Il giovane era inabile eppure si è deciso di rinchiuderlo: il ricorso al pronto soccorso del Mazzini poteva essere segnale del disagio psicologico?
TERAMO – La vita di un ragazzo di 20 anni ha un valore troppo alto e la tragedia di Castrogno esige una chiarezza du cause e responsabilità come mai non è stata mostrata fino a oggi sulla questione carceraria. Le polemica che sta divampando in queste ore sulla tragedia verificatasi nel penitenziario teramano di Castrogno, dimostra come il significato di queste strutture vada rivisto radicalmente e che i ragionamenti e le interpretazioni alla base delle scelte detentive, da parte degli organi preposti, debbano trovare un approfondimento multidisciplinare. A partire soprattutto dalle considerazioni medico cliniche sui potenziali detenuti.
La morte di Patrick Guarnieri nel giorno del suo compleanno, è l’ennesimo fallimento della giustizia italiana e del modello rieducativo sotteso alla detenzione in carcere, ormai superato. Il 20enne giuliese, inabile per alcune patologie, è stato comunque portato in cella, in quanto le sue condizioni sarebbero state giudicate compatibili con il regime detentivo. E da qui che partirà, si spera, l’indagine aperta dalla magistratura teramana sulla sua morte per impiccagione, avvenuta questa mattina nel bagno della sua cella dove era rinchiuso, da solo, a Castrogno, da due giorni.
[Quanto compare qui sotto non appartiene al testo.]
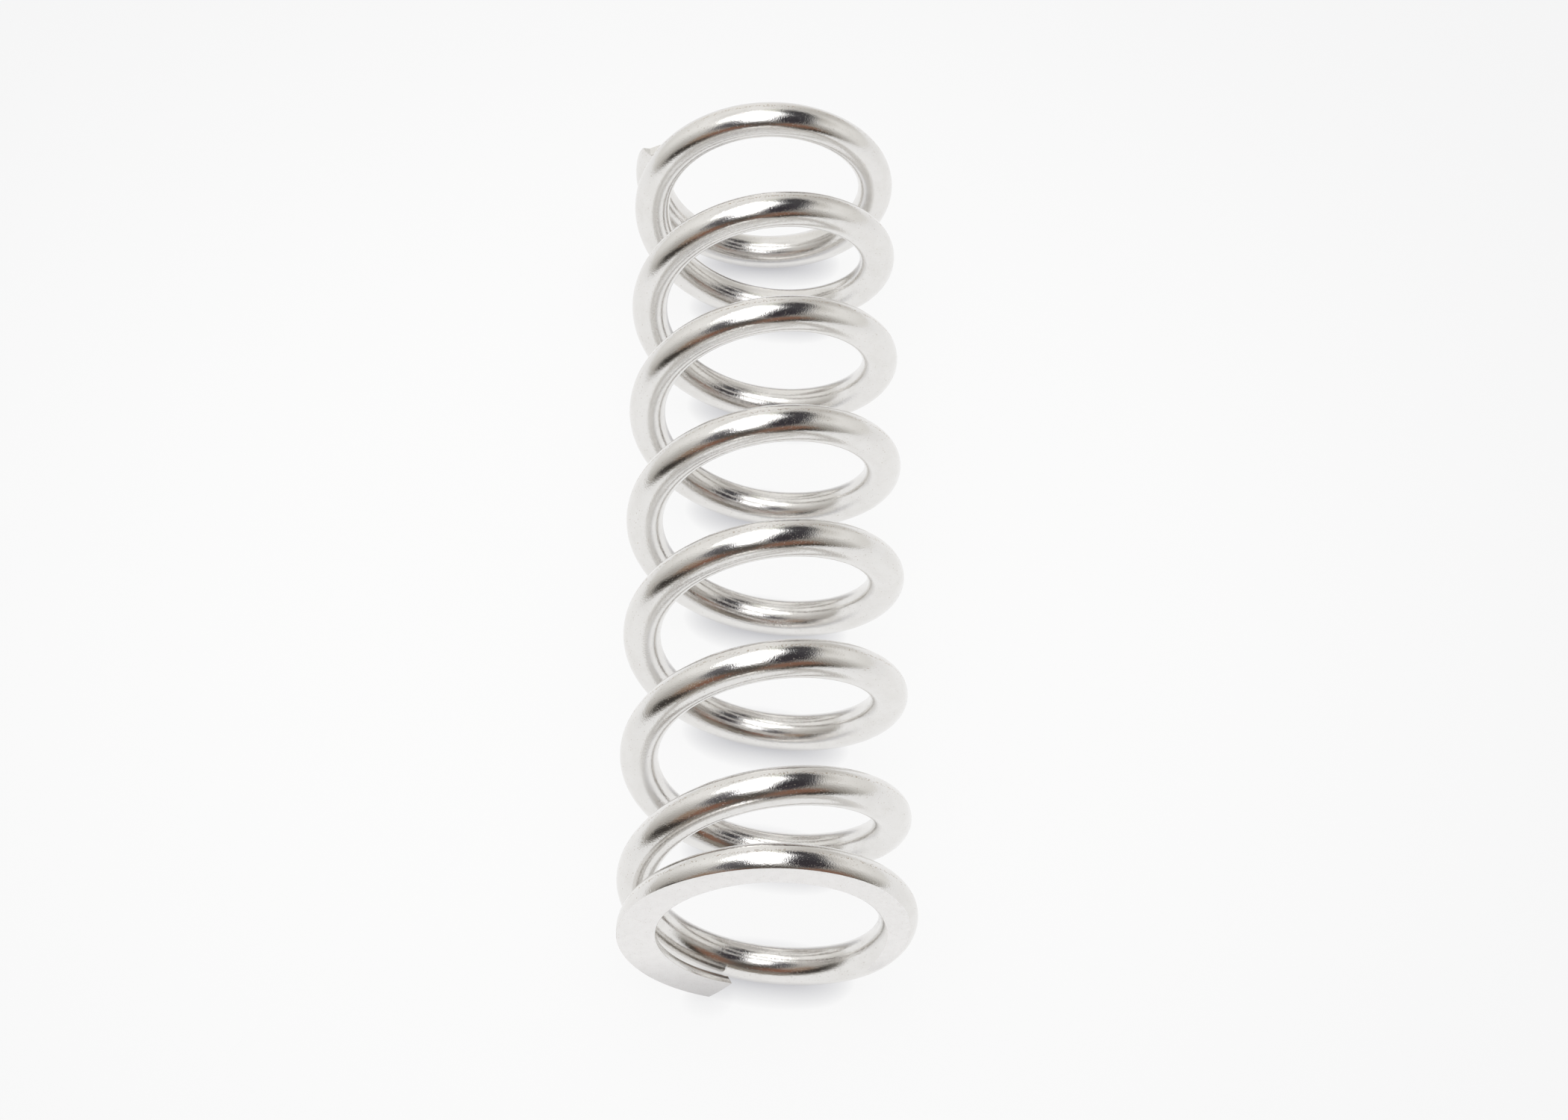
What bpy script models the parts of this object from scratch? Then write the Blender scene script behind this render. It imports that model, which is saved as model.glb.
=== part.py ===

Il malore accusato durante il tragitto verso l’ospedale Mazzini era stato un campanello d’allarme della sua condizione di soggetto fragile e per questo non in grado di affrontare l’isolamento all’interno di una cella detentiva? In queste ore, la madre, anche lei detenuta a Castrogno, ha accusato un malore: non ce l’ha fatta a sopportare la notizia del decesso del suo figlio minore, al quale era molto legato, al punto da essersi tatuata su un braccio il suo nome di battesimo. A lei, assistita al pronto soccorso dell’ospedale di Teramo, hanno portato sostegno – per quel pochissimo tempo che hanno potuto – gli altri figli e tanti altri parenti e amici si sono radunati nei pressi dell’obitorio dove è stata composta la salma del povero Patrick.
Anche questa simbiosi spezzata dall’arresto di entrambi avrà sicuramente influito pesantemente sulla psiche del giovanissimo giuliese e anche questo avrebbe dovuto pesare sulla valutazione di un provvedimento giudiziario di reclusione, piuttosto che di rinnovo di libertà vigilata o magari di arresti domiciliari. Il Paese è pieno di finti folli che ricorrono alla perizia psichiatrica per evitare meritate condanne o di malati immaginari che cercano un alleggerimento delle pene detentive. Ma Patrick no, lui doveva finire in cella…
La condizione carceraria di Castrogno, intesa sia sul fronte detentivo che di quello di sorveglianza, è da tempo al centro di denunce e appelli. Ma sono stati tutti sempre inascoltati. Adesso la morte di Patrick Guarnieri, lo ricordiamo, il terzo suicidio in un anno qui, il penultimo appena un mese e mezzo fa, forse farà degnare di una verifica seria e approfondita chi di dovere?